Building a serverless data quality and analysis framework with Deequ and AWS Glue

Post Syndicated from Vara Bonthu original https://aws.amazon.com/blogs/big-data/building-a-serverless-data-quality-and-analysis-framework-with-deequ-and-aws-glue/

With ever-increasing amounts of data at their disposal, large organizations struggle to cope with not only the volume but also the quality of the data they manage. Indeed, alongside volume and velocity, veracity is an equally critical issue in data analysis, often seen as a precondition to analyzing data and guaranteeing its value. High-quality data is commonly described as fit for purpose and a fair representation of the real-world constructs it depicts. Ensuring data sources meet these requirements is an arduous task that is best addressed through an automated approach and adequate tooling.

Challenges when running data quality at scale can include choosing the right data quality tools, managing the rules and constraints to apply on top of the data, and taking on the large upfront cost of setting up infrastructure in production.

Deequ, an open-source data quality library developed internally at Amazon, addresses these requirements by defining unit tests for data that it can then scale to datasets with billions of records. It provides multiple features, like automatic constraint suggestions and verification, metrics computation, and data profiling. For more information about how Deequ is used at Amazon, see Test data quality data at scale with Deequ.

You need to follow several steps to implement Deequ in production, including building the infrastructure, writing custom AWS Glue jobs, profiling the data, and generating rules before applying them. In this post, we introduce an open-source Data Quality and Analysis Framework (DQAF) that simplifies this process and its orchestration. Built on top of Deequ, this framework makes it easy to create the data quality jobs that you need, manage the associated constraints through a web UI, and run them on the data as you ingest it into your data lake.

Architecture

As illustrated in the following architecture diagram, the DQAF exclusively uses serverless AWS technology. It takes a database and tables in the AWS Glue Data Catalog as inputs to AWS Glue jobs, and outputs various data quality metrics into Amazon Simple Storage Service (Amazon S3). Additionally, it saves time by automatically generating constraints on previously unseen data.
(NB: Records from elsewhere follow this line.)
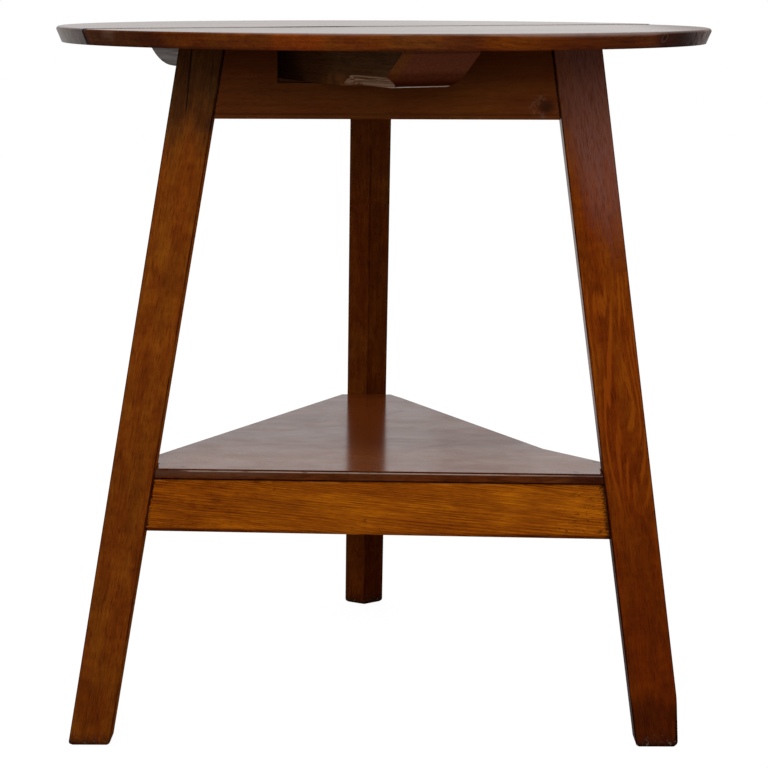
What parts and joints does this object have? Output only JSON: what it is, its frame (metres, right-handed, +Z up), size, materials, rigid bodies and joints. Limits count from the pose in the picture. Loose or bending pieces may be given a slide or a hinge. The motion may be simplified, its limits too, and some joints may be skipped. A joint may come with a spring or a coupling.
{
  "type": "cricket table",
  "caption": "Round country table on splayed legs joined by aprons and stretchers, with a batten under the top and a triangular shelf.",
  "frame": {"origin": "on the floor, under the middle of the table's bounding box", "axes": "+Z up; -Y is the table's front, the side with the widest apron facing out between two legs; the third leg is at the back, +Y; +X is to the right seen from the front"},
  "size_m": [0.6536, 0.677, 0.7],
  "materials": {
    "top_wood": "old red-brown polish, worn pale along the rim's upper arris",
    "leg_wood": "old waxed red-brown, warmer and more worn towards the floor",
    "apron_wood": "dark brown waxed",
    "stretcher_wood": "golden brown with strong grain, satin",
    "shelf_wood": "dark red-brown, glossy from wear",
    "batten_wood": "unpolished old wood, greyed",
    "old_steel": "dull brown iron"
  },
  "bodies": {
    "root": {"top_board_front": "top_wood", "top_board_back": "top_wood", "batten": "batten_wood", "leg_front_left": "leg_wood", "leg_front_right": "leg_wood", "leg_rear": "leg_wood", "apron_front": "apron_wood", "apron_left": "apron_wood", "apron_right": "apron_wood", "stretcher_front": "stretcher_wood", "stretcher_left": "stretcher_wood", "stretcher_right": "stretcher_wood", "shelf": "shelf_wood", "batten_screw_1": "old_steel", "batten_screw_2": "old_steel", "batten_screw_3": "old_steel", "batten_screw_4": "old_steel", "apron_screw_1": "old_steel", "apron_screw_2": "old_steel", "apron_screw_3": "old_steel", "apron_screw_4": "old_steel", "apron_screw_5": "old_steel", "apron_screw_6": "old_steel", "shelf_nail_1": "old_steel", "shelf_nail_2": "old_steel", "shelf_nail_3": "old_steel", "shelf_nail_4": "old_steel", "shelf_nail_5": "old_steel", "shelf_nail_6": "old_steel"}
  },
  "joints": []
}
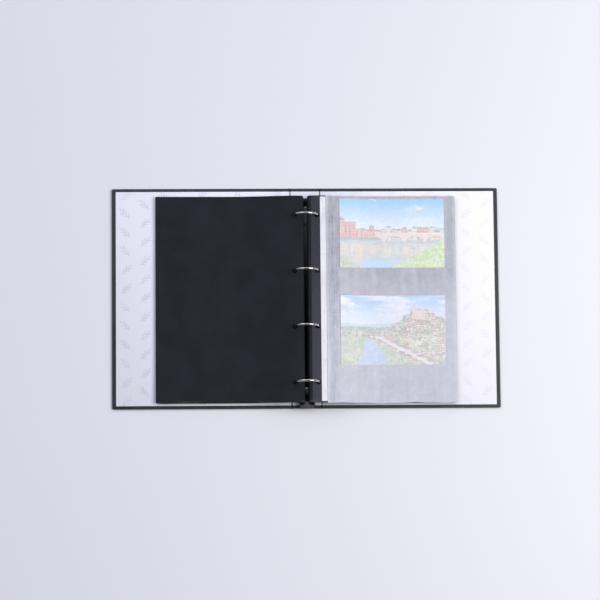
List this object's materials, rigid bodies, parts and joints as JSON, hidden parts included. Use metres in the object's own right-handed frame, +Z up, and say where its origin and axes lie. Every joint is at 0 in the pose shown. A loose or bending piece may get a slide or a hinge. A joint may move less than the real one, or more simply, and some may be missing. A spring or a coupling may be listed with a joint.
{
  "type": "ring binder album",
  "caption": "Ring-binder album lying open, with punched black card leaves, glassine interleaves, two mounted prints and a lever ring mechanism.",
  "frame": {"origin": "centre of the open album's footprint, on the surface it lies on", "axes": "+X across the open album from the front cover to the back cover, +Y towards the head of the pages, +Z up"},
  "size_m": [0.552, 0.317, 0.039],
  "materials": {
    "grey_board": "matte",
    "black_leatherette": "satin",
    "white_endpaper": "matte",
    "nickel_plate": "polished",
    "lever_metal": "satin",
    "black_card": "matte",
    "glassine": "satin",
    "glued_glassine": "satin",
    "photo_print": "glossy"
  },
  "bodies": {
    "spine": {"spine_board": "grey_board", "spine_cloth": "black_leatherette", "spine_lining": "white_endpaper", "mechanism_shell": "nickel_plate", "mounting_rivets": "nickel_plate", "rivet_flanges": "nickel_plate", "lever_pin": "nickel_plate"},
    "front_cover": {"front_board": "grey_board", "front_cover_cloth": "black_leatherette", "front_endpaper": "white_endpaper", "front_hinge_cloth": "black_leatherette", "front_hinge_lining": "white_endpaper"},
    "back_cover": {"back_board": "grey_board", "back_cover_cloth": "black_leatherette", "back_endpaper": "white_endpaper", "back_hinge_cloth": "black_leatherette", "back_hinge_lining": "white_endpaper"},
    "left_rings": {"left_hinge_plate": "nickel_plate", "left_ring_half_1": "nickel_plate", "left_ring_half_2": "nickel_plate", "left_ring_half_3": "nickel_plate", "left_ring_half_4": "nickel_plate"},
    "right_rings": {"right_hinge_plate": "nickel_plate", "right_ring_half_1": "nickel_plate", "right_ring_half_2": "nickel_plate", "right_ring_half_3": "nickel_plate", "right_ring_half_4": "nickel_plate"},
    "lever": {"lever": "lever_metal"},
    "left_leaves": {"left_interleaf_1": "glassine", "left_leaf_1": "black_card", "left_interleaf_2": "glassine", "left_leaf_2": "black_card", "left_interleaf_3": "glassine", "left_leaf_3": "black_card", "left_interleaf_4": "glassine", "left_leaf_4": "black_card"},
    "right_leaves": {"right_leaf_1": "black_card", "right_interleaf_1": "glassine", "right_leaf_2": "black_card", "right_interleaf_2": "glassine", "right_leaf_3": "black_card", "right_interleaf_3": "glassine", "right_leaf_4": "black_card", "right_interleaf_4": "glassine"},
    "top_leaf": {"top_leaf": "black_card", "upper_print": "photo_print", "lower_print": "photo_print", "glue_strip": "glued_glassine"},
    "interleaf": {"top_interleaf": "glassine"}
  },
  "joints": [
    {"name": "front_cover_hinge", "type": "hinge", "parent": "spine", "child": "front_cover", "pos_m": [-0.0212, 0, 0.00015], "axis": [0, -1, 0], "range_deg": [-90, 0], "deforming": ["front_hinge_cloth", "front_hinge_lining"]},
    {"name": "back_cover_hinge", "type": "hinge", "parent": "spine", "child": "back_cover", "pos_m": [0.0212, 0, 0.00015], "axis": [0, 1, 0], "range_deg": [-90, 0], "deforming": ["back_hinge_cloth", "back_hinge_lining"]},
    {"name": "left_leaves_turn", "type": "hinge", "parent": "spine", "child": "left_leaves", "pos_m": [0, 0, 0.021], "axis": [0, -1, 0], "range_deg": [-90, 0]},
    {"name": "right_leaves_turn", "type": "hinge", "parent": "spine", "child": "right_leaves", "pos_m": [0, 0, 0.021], "axis": [0, 1, 0], "range_deg": [-90, 0]},
    {"name": "top_leaf_turn", "type": "hinge", "parent": "right_leaves", "child": "top_leaf", "pos_m": [0, 0, 0.021], "axis": [0, -1, 0], "range_deg": [0, 115]},
    {"name": "interleaf_lift", "type": "hinge", "parent": "top_leaf", "child": "interleaf", "pos_m": [0.0292, 0, 0.01655], "axis": [0, -1, 0], "range_deg": [0, 55]},
    {"name": "lever_press", "type": "hinge", "parent": "spine", "child": "lever", "pos_m": [0, -0.1451, 0.0068], "axis": [1, 0, 0], "range_deg": [0, 16]},
    {"name": "left_ring_opening", "type": "hinge", "parent": "spine", "child": "left_rings", "pos_m": [-0.0087, 0, 0.0056], "axis": [0, -1, 0], "range_deg": [0, 10]},
    {"name": "right_ring_opening", "type": "hinge", "parent": "spine", "child": "right_rings", "pos_m": [0.0087, 0, 0.0056], "axis": [0, 1, 0], "range_deg": [0, 10]}
  ],
  "couplings": [
    {"joint": "left_leaves_turn", "follows": "front_cover_hinge", "ratio": 1},
    {"joint": "right_leaves_turn", "follows": "back_cover_hinge", "ratio": 1},
    {"joint": "left_ring_opening", "follows": "lever_press", "ratio": 0.625},
    {"joint": "right_ring_opening", "follows": "lever_press", "ratio": 0.625}
  ]
}
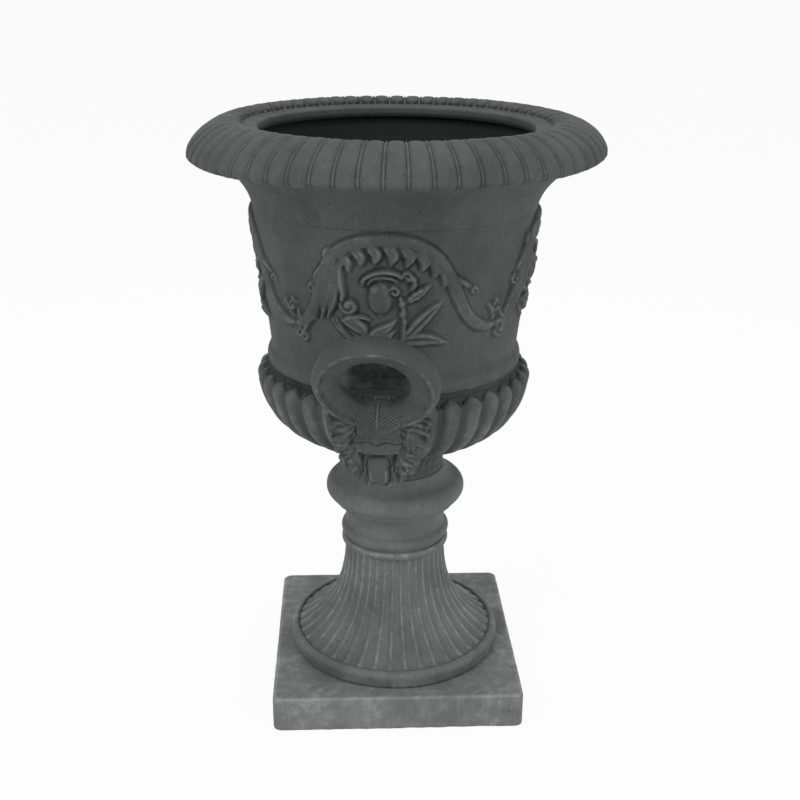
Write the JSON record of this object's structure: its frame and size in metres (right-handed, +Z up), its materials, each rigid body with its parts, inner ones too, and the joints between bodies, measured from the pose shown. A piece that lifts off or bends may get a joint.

The resulting suggestions are stored in Amazon DynamoDB tables and can be reviewed and amended at any point by data owners in the AWS Amplify managed UI. Amplify makes it easy to create, configure, and implement scalable web applications on AWS. The orchestration of these operations is carried out by an AWS Step Functions workflow. The code, artifacts, and an installation guide are available in the GitHub repository.

As illustrated in the following architecture diagram, the DQAF exclusively uses serverless AWS technology.

In this post, we walk through a deployment of the DQAF using some sample data. We assume you have a database in the AWS Glue Data Catalog hosting one or more tables in the same Region where you deploy the framework. We use a legislators database with two tables (persons_json and organizations_json) referencing data about United States legislators. For more information about this database, see Code Example: Joining and Relationalizing Data.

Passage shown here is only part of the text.